**Work to be completed**
Print the first line of the material below and each line after it, exactly as written, ending with the line that contains "return [casing_ring(inset, low, high, y".

• • •

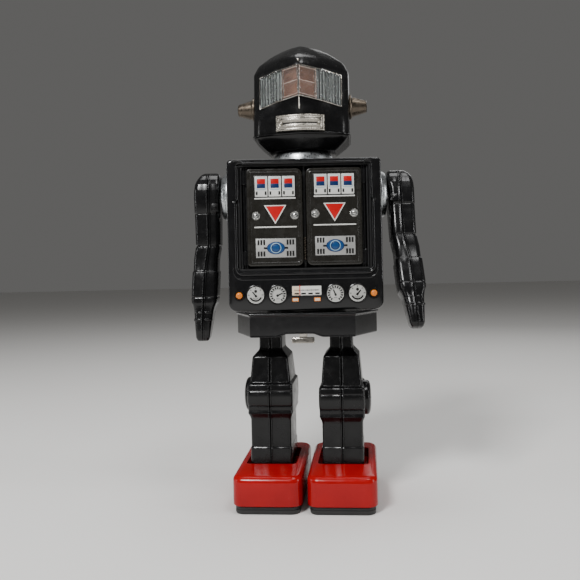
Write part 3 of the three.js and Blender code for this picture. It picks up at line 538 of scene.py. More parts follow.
BAY_HALF = TRAY_HIGH.x + 0.3
BAY_LOW = TRAY_LOW.z - 0.3
BAY_HIGH = TRAY_HIGH.z + 0.3
TIN = 1.2
WAIST_HOLE = 10
AXLE_HOLE = 3.3


def casing_ring(inset, low_radius, high_radius, y):
    radii = (low_radius, high_radius, high_radius, low_radius)
    across = (-TORSO_HALF + inset, TORSO_HALF - inset)
    upward = (TORSO_BOTTOM + inset, TORSO_TOP - inset)
    return facing(rounded(*across, *upward, radii, 10), y)


def bay_ring(grow, y):
    radii = (3 + grow, 1.5 + grow, 1.5 + grow, 3 + grow)
    return facing(rounded(-BAY_HALF - grow, BAY_HALF + grow, BAY_LOW - grow, BAY_HIGH + grow, radii, 10), y)


def hatch_ring(grow, y):
    low, high = corners("battery_box")
    edge = 0.6
    across = (low.x + edge - grow, high.x - edge + grow)
    upward = (low.z + edge - grow, high.z - edge + grow)
    return facing(rounded(*across, *upward, 1 + grow, 10), y)


def half_casing(y, direction):
    """Outer rings of one end of the casing, from its face to where the side wall begins."""
    lip = 3.6
    rows = ((1.5, 4.0, 2.2, 0.0), (0.6, 4.6, 2.7, 0.25), (0.15, 4.9, 3.0, 0.7), (0.0, 5.0, 3.1, 1.4),
            (0.0, 5.0, 3.1, lip), (0.3, 4.8, 2.9, lip + 0.25))
    return [casing_ring(inset, low, high, y + direction * depth) for inset, low, high, depth in rows]


def chest_casing():
    shape = Shape()
    front = TORSO_FRONT
    back = TORSO_BACK
    rings = [bay_ring(grow, front + depth) for grow, depth in ((0, 5), (0, 0.7), (0.25, 0.2), (0.7, 0))]
    rings += half_casing(front, 1)
    rings += reversed(half_casing(back, -1))
    rings += [hatch_ring(0.4, back), hatch_ring(0, back - 0.3), hatch_ring(0, back - TIN)]
    rings += [casing_ring(TIN, 4, 2, back - TIN), casing_ring(TIN, 4, 2, front + TIN)]
    rings += [bay_ring(0.9, front + TIN), bay_ring(0.9, front + 5)]
    shape.rings(rings, "black_tin", closed=True)
    holes = [Cutter().rod(on_top(0), WAIST_HOLE, TORSO_BOTTOM - 2, TORSO_BOTTOM + 4, count=48),
             Cutter().rod(on_side(0, 1), AXLE_HOLE, -60, 60, (0, SHOULDER.z))]
    shape.make("chest_casing", "torso", "black_tin", "torso_shell", "torso_base", cutters=holes)


BEAD_HALF = 42.3
BEAD_LOW = 145.0
BEAD_TOP = 188.0
BAR_HALF = 36.6


def u_path(half, low, high, bend, y):
    """Path of a U-shaped bead on the chest front, from its left top end round to the right."""
    points = [(-half, y, high), (-half, y, low + bend)]
    for k in range(1, 9):
        angle = math.radians(180 + 90 * k / 8)
        points.append((-half + bend + bend * math.cos(angle), y, low + bend + bend * math.sin(angle)))
    return points + mirrored(reversed(points), -1)


def mirrored(points, sign):
    return [(sign * x, y, z) for x, y, z in points]


def chest_trim():
    """Pressed beads of the chest front: the U frame with its hooked ends, its lower step and the top bar."""
    shape = Shape()
    front = TORSO_FRONT
    shape.tube(u_path(BEAD_HALF, BEAD_LOW, BEAD_TOP, 4.0, front), 0.9, "black_tin")
    shape.tube(u_path(44.2, 141.8, 150, 5.5, front + 0.45), 0.6, "black_tin")
    pillar = BAY_HALF - 0.1
    hook_path = ((BEAD_HALF, front, BEAD_TOP - 0.8), (BEAD_HALF, front - 0.15, BEAD_TOP + 0.6),
                 (BEAD_HALF + 0.6, front, BEAD_TOP + 1.6), (BEAD_HALF + 1.6, front + 0.3, BEAD_TOP + 2.0))
    mitre_path = ((BAR_HALF, front - 0.1, BAY_HIGH - 0.2), (38.6, front, BAY_HIGH + 1.3),
                  (41.6, front + 0.2, TORSO_TOP - 1.0))
    pillar_path = ((pillar, front + 0.2, BAY_HIGH - 1), (pillar, front + 0.2, BEAD_TOP + 3))
    for sign in (-1, 1):
        for path, radius in ((hook_path, 0.85), (mitre_path, 0.8), (pillar_path, 0.8)):
            shape.tube(mirrored(path, sign), radius, "black_tin")
    bar = [(x, front - 0.1, BAY_HIGH + 0.4) for x in (-BAR_HALF, BAR_HALF)]
    shape.tube(bar, 0.75, "black_tin")
    shape.make("chest_trim", "torso", "black_tin")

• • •

**The response**
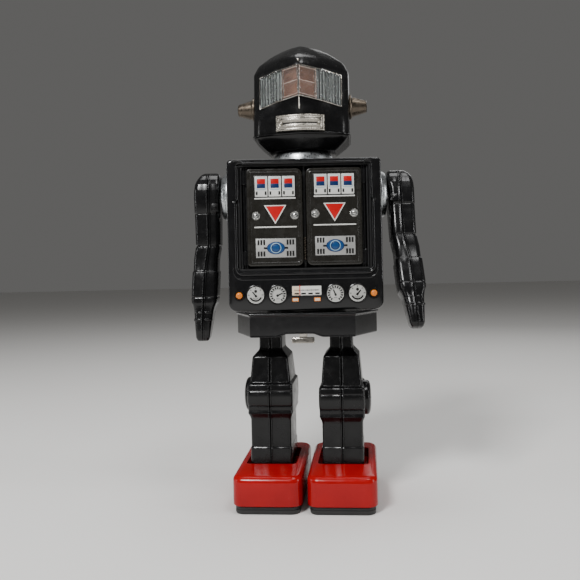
Write part 3 of the three.js and Blender code for this picture. It picks up at line 538 of scene.py. More parts follow.
BAY_HALF = TRAY_HIGH.x + 0.3
BAY_LOW = TRAY_LOW.z - 0.3
BAY_HIGH = TRAY_HIGH.z + 0.3
TIN = 1.2
WAIST_HOLE = 10
AXLE_HOLE = 3.3


def casing_ring(inset, low_radius, high_radius, y):
    radii = (low_radius, high_radius, high_radius, low_radius)
    across = (-TORSO_HALF + inset, TORSO_HALF - inset)
    upward = (TORSO_BOTTOM + inset, TORSO_TOP - inset)
    return facing(rounded(*across, *upward, radii, 10), y)


def bay_ring(grow, y):
    radii = (3 + grow, 1.5 + grow, 1.5 + grow, 3 + grow)
    return facing(rounded(-BAY_HALF - grow, BAY_HALF + grow, BAY_LOW - grow, BAY_HIGH + grow, radii, 10), y)


def hatch_ring(grow, y):
    low, high = corners("battery_box")
    edge = 0.6
    across = (low.x + edge - grow, high.x - edge + grow)
    upward = (low.z + edge - grow, high.z - edge + grow)
    return facing(rounded(*across, *upward, 1 + grow, 10), y)


def half_casing(y, direction):
    """Outer rings of one end of the casing, from its face to where the side wall begins."""
    lip = 3.6
    rows = ((1.5, 4.0, 2.2, 0.0), (0.6, 4.6, 2.7, 0.25), (0.15, 4.9, 3.0, 0.7), (0.0, 5.0, 3.1, 1.4),
            (0.0, 5.0, 3.1, lip), (0.3, 4.8, 2.9, lip + 0.25))
    return [casing_ring(inset, low, high, y + direction * depth) for inset, low, high, depth in rows]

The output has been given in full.